I made the mistake of trying to read this story in pieces while on breaks from work. This was a very, very, very bad idea. Read this story in one or maybe two sittings, while in a darkened room with nothing to distract you. This is the most accessible of the Lovecraft stories I've read so far, with characters you can grab on to and one consistent story to follow. It also has the least antiquated, technical language and the most attempts at complete descriptions. This is in part, I think, because the narrator is not a scientist or an antiquarian. Rather, he is a land surveyor* who's just in town to help with a new reservoir they're putting in for the neighboring city of Arkham (That's right - Arkham, just like the asylum from Batman/the DC Universe.
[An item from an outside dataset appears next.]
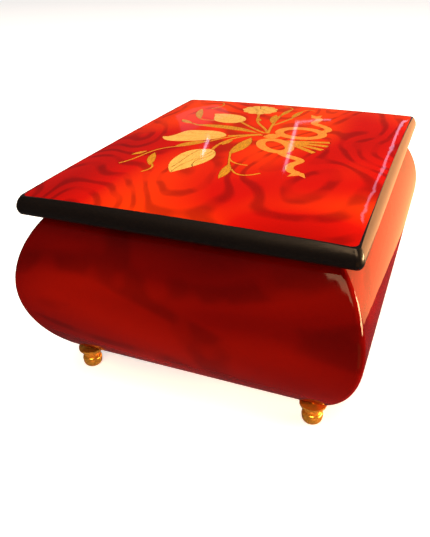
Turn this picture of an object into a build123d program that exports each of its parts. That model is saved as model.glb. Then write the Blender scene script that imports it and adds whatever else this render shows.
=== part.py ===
from build123d import *
from math import acos, comb as choose, cos, pi, radians, sin, tan
import os

# Cylinder music box: a swelling, veneered case on four turned feet, with an inlaid lid on two
# butt hinges, a lined jewellery compartment and an 18-note movement wound from underneath.
# Origin on the table under the middle of the case, +Z up, the front faces -Y, hinges at +Y.
# All sizes in millimetres.

os.makedirs("parts", exist_ok=True)

# case
neck_length = 127.0  # rim of the case along X
neck_width = 98.0  # rim of the case along Y
case_height = 60.5  # underside of the case to its rim
swell = 12.95  # how far the walls swell out past the rim
tuck = 2.9  # how far the underside lies inside the rim
wall = 7.5  # wall thickness at the rim
mitre_round = 2.0
base_thickness = 5.0

# feet
foot_height = 8.6
foot_rim_radius = 4.8
foot_waist_radius = 3.1
foot_bun_radius = 3.75
foot_flat_radius = 2.1
foot_inset = 0.95  # foot axis inside the edges of the underside
shank_radius = 1.2
shank_length = 4.0

# lid
lid_overhang = 9.0
lid_edge_height = 6.7
lid_crown = 1.35
lid_corner_drop = 0.65
lid_corner_round = 2.2
crown_roll = 8  # even power of the roll-off towards the edges
veneer = 0.6
veneer_inset = 2.4
lid_gap = 0.15
kerf = 0.12

# hinges
knuckle_radius = 1.5
knuckle_offset = 4.5  # knuckle axis behind the rim
hinge_pin_radius = 0.7
hinge_pin_length = 18.8
hinge_width = 18.0
hinge_spacing = 72.0
leaf_thickness = 0.8
leaf_depth = 5.6  # how far a leaf lies over the wall
hinge_play = 0.15
screw_radius = 0.9
screw_head_radius = 1.7
screw_length = 5.5

# inside
bay_width = 40.5
partition = 3.0
partition_height = 47.0
divider = 2.4
divider_height = 33.0
lining = 0.8
floor_pad = 1.6
roll_radius = 5.2
roll_count = 5
pad_thickness = 1.2
pad_margin = 1.2
cover_thickness = 1.5
cover_level = 38.4  # underside of the cover above the floor of the case
ledge = 2.2

# movement
bedplate_thickness = 2.4
bedplate_width = 37.5
bedplate_length = 61.0
running_clearance = 0.05
crown_module = 0.8
crown_teeth = 28
pinion_teeth = 10
crown_face = 2.0
ring_thickness = 1.6
drum_wall = 0.8
drum_height = 12.6
arbor_radius = 1.5
ratchet_thickness = 1.0
ratchet_radius = 4.5
ratchet_teeth = 12
cylinder_radius = 6.5
cylinder_length = 20.0
cylinder_wall = 0.6
shaft_radius = 1.0
pin_radius = 0.2
pin_height = 0.65
note_count = 18
note_pitch = 1.05
pins_per_note = 7
pluck_gap = 0.1
comb_thickness = 1.0
comb_length = 18.0
tooth_slot = 0.28
train_module = 0.4
train_gear_teeth = 32
train_pinion_teeth = 8
worm_wheel_teeth = 24
worm_pitch_radius = 1.6
train_face = 1.2
pivot_radius = 0.5
bridge_thickness = 1.5
fan_span = 7.6
fan_blade_height = 4.5
key_span = 19.0
key_height = 6.4

# lid stop
plunger_radius = 0.9
plunger_travel = 2.6
collar_radius = 1.9
spring_wire = 0.2

# levels
underside = foot_height
floor = underside + base_thickness
rim = underside + case_height
lid_under = rim + lid_gap
lid_length = neck_length + 2 * lid_overhang
lid_width = neck_width + 2 * lid_overhang
inner_length = neck_length - 2 * wall
inner_width = neck_width - 2 * wall
knuckle_y = neck_width / 2 + knuckle_offset
knuckle_z = rim + lid_gap / 2
partition_x = inner_length / 2 - bay_width - partition / 2
tray_left = -inner_length / 2
tray_right = partition_x - partition / 2
bay_left = partition_x + partition / 2


def save(piece, name):
    piece.part.label = name
    export_step(piece.part, f"parts/{name}.step")


def block(x, y, z, size_x, size_y, size_z):
    """A box from its lowest corner, outside any builder."""
    low = (Align.MIN, Align.MIN, Align.MIN)
    return Pos(x, y, z) * Box(size_x, size_y, size_z, align=low, mode=Mode.PRIVATE)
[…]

Lovecraft is everywhere!). And our narrator is relating the tale of a humble, stolid farmer. Between the two, things stay about as grounded as they can under the circumstances.
There will still come moments when your imagination has to fill in the blanks, and frankly you might not be happy that it did. Poor Ammi the farmer comes across some pretty disturbing stuff even before the dramatic climax, and you just have to go along with him. Nonetheless, if you want to know more about scary, dreary, unearthly, non-fun colors, then you need to read this one. Don't worry though, it's probably only real if you believe that it's real.
And even if it is, at least it isn't puce.
*much like the lead character in Kafka's The Castle, which I've incidentally been referencing with disturbing frequency in my off-blog life lately. Hm.
Monday, October 25, 2010
Now, if you've ever looked into classic horror in any aspect, chances are you've seen him before as he's included in basically any collage on the subject. This exposure may lessen the impact of the moment, halfway through the film or so, when the Phantom is suddenly unmasked. So imagine, please, being a young person back in 1925. You've just spent your hard-earned nickel (or however-much) on the rare opportunity to sit in a darkened theater and watch a "motion picture" on the big screen. Remember that you don't have a TV at home or any access to moving images other than what you occasionally get to see at the theater. You are not inundated with fantastic images dancing in and out of your home for several hours a day. You're just a kid in a theater, chewing on some peanuts (or whatever), and you're watching the story of the young opera singer and the haunted opera house and you're enjoying the new-fangled tinting technology on this film and then the young opera singer is in the Phantom's lair and she reaches up to remove that creepy mask and suddenly you see -
and OH MY GOODNESS HIS FACE IS FILLING THE SCREEN AND HE'S WALKING TOWARD YOU AND THERE ARE NO REAL SPECIAL EFFECTS SO YOU KNOW THAT THAT'S A FACE, THAT'S A REAL MAN'S REAL FACE AND HOW IS THIS HAPPENING AHHHHHHHH!!!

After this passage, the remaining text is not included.